*Problem statement*: In the records below, find the line with "obj.data.transform(world)" and the line with "CROWN = 0.0022"; return exactly those lines and every line between them.

*Record extracts*:
+--
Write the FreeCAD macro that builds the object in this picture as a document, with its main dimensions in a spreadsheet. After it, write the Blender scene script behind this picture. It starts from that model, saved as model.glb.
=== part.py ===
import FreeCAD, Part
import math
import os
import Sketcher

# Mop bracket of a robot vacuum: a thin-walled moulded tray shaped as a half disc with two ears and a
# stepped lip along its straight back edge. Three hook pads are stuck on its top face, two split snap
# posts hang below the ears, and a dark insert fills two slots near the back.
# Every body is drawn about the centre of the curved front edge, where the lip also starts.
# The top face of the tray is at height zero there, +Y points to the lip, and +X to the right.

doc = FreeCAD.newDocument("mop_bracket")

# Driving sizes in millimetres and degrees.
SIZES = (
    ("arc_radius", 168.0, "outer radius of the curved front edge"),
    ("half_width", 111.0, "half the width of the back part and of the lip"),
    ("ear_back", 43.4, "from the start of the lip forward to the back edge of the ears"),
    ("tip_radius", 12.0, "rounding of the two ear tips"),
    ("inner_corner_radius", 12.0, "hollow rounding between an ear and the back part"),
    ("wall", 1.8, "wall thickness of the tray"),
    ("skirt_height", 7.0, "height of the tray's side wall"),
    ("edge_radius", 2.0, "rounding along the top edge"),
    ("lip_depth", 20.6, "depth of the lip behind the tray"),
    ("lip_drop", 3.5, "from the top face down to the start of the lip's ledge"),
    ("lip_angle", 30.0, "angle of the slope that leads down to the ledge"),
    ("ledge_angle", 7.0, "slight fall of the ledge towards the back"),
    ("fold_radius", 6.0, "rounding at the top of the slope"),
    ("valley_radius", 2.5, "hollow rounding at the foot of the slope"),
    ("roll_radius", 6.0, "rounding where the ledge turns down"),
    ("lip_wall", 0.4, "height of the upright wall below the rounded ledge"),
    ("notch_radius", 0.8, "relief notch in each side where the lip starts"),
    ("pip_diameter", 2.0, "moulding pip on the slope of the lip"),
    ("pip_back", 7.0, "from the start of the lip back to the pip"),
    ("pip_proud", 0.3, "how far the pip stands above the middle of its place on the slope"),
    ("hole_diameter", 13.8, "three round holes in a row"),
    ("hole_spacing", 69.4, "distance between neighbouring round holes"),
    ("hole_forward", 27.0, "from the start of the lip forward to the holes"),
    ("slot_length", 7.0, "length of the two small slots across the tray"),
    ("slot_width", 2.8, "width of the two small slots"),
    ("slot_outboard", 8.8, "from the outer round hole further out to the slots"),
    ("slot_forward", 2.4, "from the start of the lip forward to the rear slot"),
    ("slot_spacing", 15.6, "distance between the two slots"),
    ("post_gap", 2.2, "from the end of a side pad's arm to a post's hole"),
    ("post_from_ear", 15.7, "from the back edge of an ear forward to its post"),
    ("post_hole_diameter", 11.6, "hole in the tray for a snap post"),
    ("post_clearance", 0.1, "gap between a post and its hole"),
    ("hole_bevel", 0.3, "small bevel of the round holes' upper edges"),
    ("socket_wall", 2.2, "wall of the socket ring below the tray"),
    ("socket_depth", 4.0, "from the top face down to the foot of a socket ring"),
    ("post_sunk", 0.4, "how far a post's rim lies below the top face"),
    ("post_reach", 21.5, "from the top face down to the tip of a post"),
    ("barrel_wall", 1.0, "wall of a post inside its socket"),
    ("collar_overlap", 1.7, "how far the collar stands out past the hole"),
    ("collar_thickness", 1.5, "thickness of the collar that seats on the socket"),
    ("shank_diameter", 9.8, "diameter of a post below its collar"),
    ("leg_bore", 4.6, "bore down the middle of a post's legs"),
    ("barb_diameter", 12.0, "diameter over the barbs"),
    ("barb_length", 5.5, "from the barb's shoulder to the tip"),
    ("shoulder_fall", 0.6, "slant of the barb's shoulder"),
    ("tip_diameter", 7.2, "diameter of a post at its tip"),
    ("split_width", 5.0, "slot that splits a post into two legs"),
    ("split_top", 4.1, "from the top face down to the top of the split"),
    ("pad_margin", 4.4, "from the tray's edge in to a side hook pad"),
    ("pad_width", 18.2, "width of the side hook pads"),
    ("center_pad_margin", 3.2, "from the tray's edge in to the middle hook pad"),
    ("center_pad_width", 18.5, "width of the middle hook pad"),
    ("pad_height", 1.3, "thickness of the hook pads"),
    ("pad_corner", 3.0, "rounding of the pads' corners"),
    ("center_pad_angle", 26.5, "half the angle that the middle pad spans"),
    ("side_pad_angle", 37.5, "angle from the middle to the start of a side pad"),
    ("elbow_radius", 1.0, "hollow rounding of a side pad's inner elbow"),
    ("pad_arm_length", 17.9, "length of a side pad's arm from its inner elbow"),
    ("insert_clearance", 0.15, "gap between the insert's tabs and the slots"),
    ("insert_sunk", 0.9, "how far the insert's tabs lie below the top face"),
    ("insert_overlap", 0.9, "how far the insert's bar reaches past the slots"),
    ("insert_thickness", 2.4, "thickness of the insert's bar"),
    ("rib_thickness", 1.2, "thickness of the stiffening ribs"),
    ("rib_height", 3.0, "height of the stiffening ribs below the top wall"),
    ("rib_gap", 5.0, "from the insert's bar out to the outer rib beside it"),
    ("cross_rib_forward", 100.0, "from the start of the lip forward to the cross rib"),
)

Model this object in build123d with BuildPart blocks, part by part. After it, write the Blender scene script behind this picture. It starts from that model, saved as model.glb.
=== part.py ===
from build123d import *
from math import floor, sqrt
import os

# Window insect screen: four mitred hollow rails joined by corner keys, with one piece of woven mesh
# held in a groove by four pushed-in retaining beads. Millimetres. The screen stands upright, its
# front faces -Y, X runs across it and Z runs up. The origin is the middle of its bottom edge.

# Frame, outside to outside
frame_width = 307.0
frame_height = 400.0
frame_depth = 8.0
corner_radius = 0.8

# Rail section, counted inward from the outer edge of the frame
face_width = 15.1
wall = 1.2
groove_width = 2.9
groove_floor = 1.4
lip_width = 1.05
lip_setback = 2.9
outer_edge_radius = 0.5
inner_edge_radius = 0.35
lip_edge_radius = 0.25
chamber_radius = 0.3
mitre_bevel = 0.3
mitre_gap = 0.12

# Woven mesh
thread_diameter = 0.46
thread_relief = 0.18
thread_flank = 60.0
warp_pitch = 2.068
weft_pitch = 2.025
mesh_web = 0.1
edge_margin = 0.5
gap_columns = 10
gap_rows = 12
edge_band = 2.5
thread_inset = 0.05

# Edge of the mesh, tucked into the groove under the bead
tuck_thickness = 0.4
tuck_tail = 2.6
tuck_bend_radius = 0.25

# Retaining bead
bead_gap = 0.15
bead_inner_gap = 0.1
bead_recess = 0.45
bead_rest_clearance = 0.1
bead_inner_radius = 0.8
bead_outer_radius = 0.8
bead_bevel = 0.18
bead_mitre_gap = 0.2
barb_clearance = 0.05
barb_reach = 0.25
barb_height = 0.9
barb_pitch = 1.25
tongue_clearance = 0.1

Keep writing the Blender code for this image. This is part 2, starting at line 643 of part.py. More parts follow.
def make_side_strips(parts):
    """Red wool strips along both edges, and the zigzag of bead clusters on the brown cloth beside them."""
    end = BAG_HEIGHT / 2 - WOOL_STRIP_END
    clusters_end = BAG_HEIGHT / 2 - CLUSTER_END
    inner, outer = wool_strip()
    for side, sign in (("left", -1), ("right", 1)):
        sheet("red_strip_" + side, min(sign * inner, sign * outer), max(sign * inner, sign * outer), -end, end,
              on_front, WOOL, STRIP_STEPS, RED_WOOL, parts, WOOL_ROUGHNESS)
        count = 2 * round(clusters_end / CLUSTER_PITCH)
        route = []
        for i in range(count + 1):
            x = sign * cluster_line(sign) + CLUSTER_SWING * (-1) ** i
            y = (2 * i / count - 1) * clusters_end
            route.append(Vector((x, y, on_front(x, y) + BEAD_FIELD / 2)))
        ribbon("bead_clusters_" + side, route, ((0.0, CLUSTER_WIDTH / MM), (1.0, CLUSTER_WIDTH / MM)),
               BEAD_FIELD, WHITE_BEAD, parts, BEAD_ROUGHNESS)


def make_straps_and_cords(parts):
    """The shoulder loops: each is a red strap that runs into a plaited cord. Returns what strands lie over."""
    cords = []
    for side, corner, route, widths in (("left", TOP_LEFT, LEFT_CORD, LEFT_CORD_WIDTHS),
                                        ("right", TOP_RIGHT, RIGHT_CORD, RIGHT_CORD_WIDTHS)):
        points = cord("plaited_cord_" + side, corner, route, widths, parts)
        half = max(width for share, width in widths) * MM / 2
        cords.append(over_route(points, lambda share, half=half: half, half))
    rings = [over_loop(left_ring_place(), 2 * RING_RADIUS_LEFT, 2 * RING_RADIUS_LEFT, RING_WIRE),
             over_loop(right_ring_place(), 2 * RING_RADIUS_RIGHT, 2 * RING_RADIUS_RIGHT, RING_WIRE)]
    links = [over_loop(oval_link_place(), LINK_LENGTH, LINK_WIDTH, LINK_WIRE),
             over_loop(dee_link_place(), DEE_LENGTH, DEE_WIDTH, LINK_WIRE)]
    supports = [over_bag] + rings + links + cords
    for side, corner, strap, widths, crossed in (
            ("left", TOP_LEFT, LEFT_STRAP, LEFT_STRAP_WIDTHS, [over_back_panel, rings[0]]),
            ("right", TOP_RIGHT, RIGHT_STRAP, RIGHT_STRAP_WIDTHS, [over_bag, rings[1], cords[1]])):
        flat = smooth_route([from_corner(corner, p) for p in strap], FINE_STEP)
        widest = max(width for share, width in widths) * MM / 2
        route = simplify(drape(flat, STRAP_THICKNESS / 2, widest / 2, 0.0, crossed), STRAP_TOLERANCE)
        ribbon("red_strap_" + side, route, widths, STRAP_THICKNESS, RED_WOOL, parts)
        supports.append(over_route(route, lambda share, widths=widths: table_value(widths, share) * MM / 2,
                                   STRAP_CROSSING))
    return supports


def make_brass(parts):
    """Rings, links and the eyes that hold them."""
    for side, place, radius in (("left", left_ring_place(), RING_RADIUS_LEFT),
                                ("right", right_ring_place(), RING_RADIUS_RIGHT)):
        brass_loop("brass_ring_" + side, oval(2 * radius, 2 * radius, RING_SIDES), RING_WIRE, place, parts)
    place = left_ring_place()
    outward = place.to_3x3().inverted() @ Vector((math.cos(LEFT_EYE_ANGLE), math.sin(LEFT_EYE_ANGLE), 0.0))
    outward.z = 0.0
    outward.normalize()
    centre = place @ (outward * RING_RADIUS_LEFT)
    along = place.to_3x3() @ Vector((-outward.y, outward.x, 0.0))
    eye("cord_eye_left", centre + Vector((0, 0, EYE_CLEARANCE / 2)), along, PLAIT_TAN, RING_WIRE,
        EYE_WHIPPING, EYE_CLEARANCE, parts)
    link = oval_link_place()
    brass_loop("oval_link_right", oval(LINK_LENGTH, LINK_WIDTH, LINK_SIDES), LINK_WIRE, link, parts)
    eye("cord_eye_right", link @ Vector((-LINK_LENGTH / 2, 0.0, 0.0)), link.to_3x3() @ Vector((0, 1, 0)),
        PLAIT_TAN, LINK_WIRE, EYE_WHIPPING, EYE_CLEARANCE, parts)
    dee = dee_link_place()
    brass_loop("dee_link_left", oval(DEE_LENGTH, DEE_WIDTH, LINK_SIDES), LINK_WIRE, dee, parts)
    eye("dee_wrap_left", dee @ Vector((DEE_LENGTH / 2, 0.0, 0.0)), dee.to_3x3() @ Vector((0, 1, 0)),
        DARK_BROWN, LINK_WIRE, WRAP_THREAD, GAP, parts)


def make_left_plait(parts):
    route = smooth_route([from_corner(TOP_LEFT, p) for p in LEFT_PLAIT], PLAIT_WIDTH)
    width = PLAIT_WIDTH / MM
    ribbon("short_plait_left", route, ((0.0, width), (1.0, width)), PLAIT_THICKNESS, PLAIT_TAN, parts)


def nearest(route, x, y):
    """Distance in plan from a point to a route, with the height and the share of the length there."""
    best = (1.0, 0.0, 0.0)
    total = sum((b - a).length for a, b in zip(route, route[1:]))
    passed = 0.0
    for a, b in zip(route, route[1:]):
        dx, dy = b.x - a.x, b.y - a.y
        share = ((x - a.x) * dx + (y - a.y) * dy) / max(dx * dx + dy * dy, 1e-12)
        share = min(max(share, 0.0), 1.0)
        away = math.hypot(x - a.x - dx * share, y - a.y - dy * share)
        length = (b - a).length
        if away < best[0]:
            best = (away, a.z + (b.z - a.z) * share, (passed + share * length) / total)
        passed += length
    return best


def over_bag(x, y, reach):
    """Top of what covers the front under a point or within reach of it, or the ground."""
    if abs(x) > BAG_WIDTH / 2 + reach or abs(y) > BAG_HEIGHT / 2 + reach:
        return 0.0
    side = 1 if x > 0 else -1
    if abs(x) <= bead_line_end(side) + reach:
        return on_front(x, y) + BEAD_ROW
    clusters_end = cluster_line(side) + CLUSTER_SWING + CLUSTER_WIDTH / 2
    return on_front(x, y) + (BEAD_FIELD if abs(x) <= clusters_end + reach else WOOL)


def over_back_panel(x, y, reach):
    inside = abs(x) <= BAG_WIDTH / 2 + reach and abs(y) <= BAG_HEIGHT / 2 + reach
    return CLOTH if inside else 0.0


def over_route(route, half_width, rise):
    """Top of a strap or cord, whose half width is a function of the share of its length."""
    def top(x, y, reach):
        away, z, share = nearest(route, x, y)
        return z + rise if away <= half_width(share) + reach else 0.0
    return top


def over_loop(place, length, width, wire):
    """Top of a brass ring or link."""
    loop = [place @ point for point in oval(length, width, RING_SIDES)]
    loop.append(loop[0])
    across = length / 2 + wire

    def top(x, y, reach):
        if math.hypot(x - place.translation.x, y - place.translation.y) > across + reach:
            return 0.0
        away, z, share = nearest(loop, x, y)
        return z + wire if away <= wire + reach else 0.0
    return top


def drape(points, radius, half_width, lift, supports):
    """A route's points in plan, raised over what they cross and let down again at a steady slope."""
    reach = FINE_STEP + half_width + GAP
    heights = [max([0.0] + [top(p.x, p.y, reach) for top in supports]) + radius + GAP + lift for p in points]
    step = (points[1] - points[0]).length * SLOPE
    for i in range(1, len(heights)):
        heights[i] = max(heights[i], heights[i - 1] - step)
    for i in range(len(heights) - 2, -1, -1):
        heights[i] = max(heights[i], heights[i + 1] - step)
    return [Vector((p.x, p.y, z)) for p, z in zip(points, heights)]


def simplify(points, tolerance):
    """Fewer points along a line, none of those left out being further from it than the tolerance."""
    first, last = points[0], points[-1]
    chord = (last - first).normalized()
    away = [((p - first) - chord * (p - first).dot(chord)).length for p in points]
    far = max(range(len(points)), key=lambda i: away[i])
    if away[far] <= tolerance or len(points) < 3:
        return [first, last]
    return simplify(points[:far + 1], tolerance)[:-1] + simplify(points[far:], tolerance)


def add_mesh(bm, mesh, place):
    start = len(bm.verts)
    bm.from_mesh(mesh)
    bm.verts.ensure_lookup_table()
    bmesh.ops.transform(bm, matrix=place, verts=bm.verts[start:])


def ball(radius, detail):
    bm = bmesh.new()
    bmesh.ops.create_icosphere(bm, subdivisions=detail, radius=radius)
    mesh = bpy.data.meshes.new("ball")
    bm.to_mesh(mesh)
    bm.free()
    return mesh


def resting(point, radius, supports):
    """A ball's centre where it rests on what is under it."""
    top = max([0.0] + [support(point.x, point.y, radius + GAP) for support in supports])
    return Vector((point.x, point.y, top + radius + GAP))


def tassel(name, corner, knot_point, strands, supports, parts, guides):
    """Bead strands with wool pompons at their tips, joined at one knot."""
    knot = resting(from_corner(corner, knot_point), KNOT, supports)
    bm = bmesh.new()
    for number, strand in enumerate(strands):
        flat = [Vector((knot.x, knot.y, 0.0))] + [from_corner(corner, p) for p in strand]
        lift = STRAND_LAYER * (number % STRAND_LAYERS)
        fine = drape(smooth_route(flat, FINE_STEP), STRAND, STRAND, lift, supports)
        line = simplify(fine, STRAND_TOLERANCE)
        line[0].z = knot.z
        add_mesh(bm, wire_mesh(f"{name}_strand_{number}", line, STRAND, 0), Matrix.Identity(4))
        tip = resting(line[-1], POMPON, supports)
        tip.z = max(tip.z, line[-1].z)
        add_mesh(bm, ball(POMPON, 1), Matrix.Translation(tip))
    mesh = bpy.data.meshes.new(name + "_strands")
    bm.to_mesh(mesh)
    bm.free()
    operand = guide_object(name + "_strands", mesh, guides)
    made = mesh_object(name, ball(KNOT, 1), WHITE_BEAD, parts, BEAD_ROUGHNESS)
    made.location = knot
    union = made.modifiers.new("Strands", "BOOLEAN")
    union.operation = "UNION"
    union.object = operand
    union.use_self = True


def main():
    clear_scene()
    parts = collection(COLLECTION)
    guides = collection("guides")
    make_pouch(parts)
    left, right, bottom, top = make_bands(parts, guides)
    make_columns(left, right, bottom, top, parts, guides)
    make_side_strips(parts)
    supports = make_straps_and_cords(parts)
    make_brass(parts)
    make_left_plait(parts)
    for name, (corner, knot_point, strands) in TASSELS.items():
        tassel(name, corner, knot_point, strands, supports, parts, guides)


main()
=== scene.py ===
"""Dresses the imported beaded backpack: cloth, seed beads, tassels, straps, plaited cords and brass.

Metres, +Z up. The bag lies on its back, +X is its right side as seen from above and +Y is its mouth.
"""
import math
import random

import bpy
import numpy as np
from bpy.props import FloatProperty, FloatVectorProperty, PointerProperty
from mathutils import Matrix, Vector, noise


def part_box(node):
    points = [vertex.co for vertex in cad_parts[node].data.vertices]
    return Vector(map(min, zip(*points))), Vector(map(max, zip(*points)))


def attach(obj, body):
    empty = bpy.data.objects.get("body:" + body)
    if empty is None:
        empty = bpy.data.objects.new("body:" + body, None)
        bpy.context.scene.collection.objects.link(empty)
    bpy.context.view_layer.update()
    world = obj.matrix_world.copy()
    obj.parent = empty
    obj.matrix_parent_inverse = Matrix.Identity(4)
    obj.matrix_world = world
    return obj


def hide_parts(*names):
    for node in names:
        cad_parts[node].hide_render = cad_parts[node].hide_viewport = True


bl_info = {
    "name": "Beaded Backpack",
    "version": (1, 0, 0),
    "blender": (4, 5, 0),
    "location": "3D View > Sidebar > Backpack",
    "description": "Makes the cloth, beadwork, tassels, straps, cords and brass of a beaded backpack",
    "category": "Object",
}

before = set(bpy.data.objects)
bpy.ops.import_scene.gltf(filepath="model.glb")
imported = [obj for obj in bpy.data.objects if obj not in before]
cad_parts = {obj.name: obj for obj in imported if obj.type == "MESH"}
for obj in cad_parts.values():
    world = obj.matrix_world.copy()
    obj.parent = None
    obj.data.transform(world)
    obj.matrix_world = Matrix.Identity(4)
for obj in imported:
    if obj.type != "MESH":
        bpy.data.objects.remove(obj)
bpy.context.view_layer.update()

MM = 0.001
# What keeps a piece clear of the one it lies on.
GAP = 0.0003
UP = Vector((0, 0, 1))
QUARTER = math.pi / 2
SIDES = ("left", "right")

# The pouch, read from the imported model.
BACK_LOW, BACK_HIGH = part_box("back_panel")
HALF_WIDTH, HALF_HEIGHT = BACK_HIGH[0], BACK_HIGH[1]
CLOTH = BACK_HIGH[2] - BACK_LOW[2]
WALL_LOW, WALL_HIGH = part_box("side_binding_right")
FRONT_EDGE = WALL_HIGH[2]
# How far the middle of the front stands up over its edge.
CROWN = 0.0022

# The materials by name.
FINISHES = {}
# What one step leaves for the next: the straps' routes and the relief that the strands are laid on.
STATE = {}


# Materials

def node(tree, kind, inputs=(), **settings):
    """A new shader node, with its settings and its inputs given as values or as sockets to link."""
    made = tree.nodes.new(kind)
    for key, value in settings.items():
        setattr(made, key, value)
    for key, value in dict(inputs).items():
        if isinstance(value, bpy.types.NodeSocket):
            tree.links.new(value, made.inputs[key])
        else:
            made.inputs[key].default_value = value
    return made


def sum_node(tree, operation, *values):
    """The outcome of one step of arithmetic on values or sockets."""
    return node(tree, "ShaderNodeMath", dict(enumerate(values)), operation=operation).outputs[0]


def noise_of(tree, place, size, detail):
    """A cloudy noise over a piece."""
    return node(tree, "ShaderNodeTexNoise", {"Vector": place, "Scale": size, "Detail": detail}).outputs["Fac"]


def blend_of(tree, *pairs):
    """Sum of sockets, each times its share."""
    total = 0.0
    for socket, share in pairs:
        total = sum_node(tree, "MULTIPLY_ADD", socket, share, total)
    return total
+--
*The reply*:
    obj.data.transform(world)
    obj.matrix_world = Matrix.Identity(4)
for obj in imported:
    if obj.type != "MESH":
        bpy.data.objects.remove(obj)
bpy.context.view_layer.update()

MM = 0.001
# What keeps a piece clear of the one it lies on.
GAP = 0.0003
UP = Vector((0, 0, 1))
QUARTER = math.pi / 2
SIDES = ("left", "right")

# The pouch, read from the imported model.
BACK_LOW, BACK_HIGH = part_box("back_panel")
HALF_WIDTH, HALF_HEIGHT = BACK_HIGH[0], BACK_HIGH[1]
CLOTH = BACK_HIGH[2] - BACK_LOW[2]
WALL_LOW, WALL_HIGH = part_box("side_binding_right")
FRONT_EDGE = WALL_HIGH[2]
# How far the middle of the front stands up over its edge.
CROWN = 0.0022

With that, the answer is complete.